Our first indoor privy was in the house we rented when we arrived in Britton.  My older brother, Dan, showed it to me and middle brother Courtney, and we celebrated by using it, all at the same time.

As we finished, Dan said, “I got dibs on flushing it,” and he did, and we all stood and watched the thing work, and marveled at what God and man had wrought. My turn to flush it came later.

I worked at the store as a car hop, mostly carrying those double-dips from the fountain to the curb. At one point, Dad added to their appeal by going to chocolate cake cones, which meant we were delivering the cones to the curb for a nickel apiece, and probably losing at least that much on them.

When Dad stopped the cake cones customers were upset, and they unloaded their gripes on me. What I learned as a car hop is that it’s pretty dumb to give away what you’re also trying to sell, and it’s even dumber to try to make it work by hopping cars for 10 cents an hour.

Another mistake Dad made was letting a good salesman sell him a rack of neckties, pointing out that all the good drug stores were doing it. The ties lasted until George Ward, who owned the dry goods store across the street, saw them.

I happened to be around when he came over for his usual afternoon ice cream cone and spotted the haberdashery. He did a slow burn, and then said to Dad, “Dan, if you don’t get rid of those ties, I swear to God I’m going to start selling cough syrup, candy bars and cigars.” When he left he was carrying the ties, having bought them at cost.

It was a splendid example of how easily differences can be settled in a town with no lawyers.

Art Hobbs’ grocery store occupied the other half of the brick building we were in, so we had rats big enough to saddle.  Dad fought them, and one of them died in an almost inaccessible place under the backbar.  While working to remove it, Dad poured a couple of bottles of Evening in Paris perfume around the area, and the stench, from essence of dead rat and cheap perfume, was unbearable.

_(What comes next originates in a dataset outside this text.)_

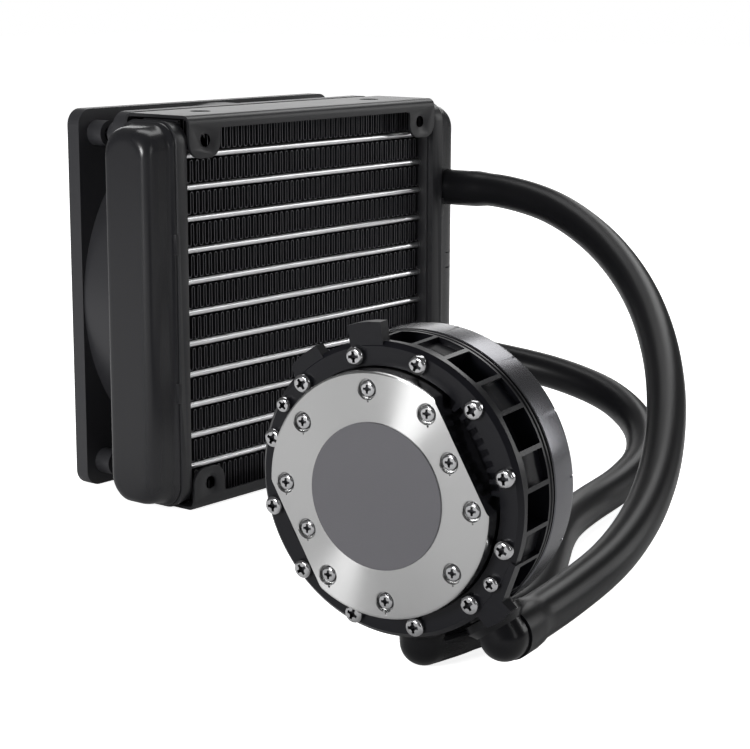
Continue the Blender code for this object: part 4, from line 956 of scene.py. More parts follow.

On an average day, the drug store took in around $80.  Ninety dollars was a super day, and $100 was reason enough to drive to the two-mile corner east of town for him to have a beer.

Security was no problem. Dad put the money in a cigar box and took it home. If we had no car at the store, we’d walk home, or town marshal Leland Corbett would take us. There was no crime in Britton.

What a life. I was the envy of every kid in town because I could fix myself an ice cream cone, or a shake or a root beer float, almost any time I felt like it. I was lucky. Still am.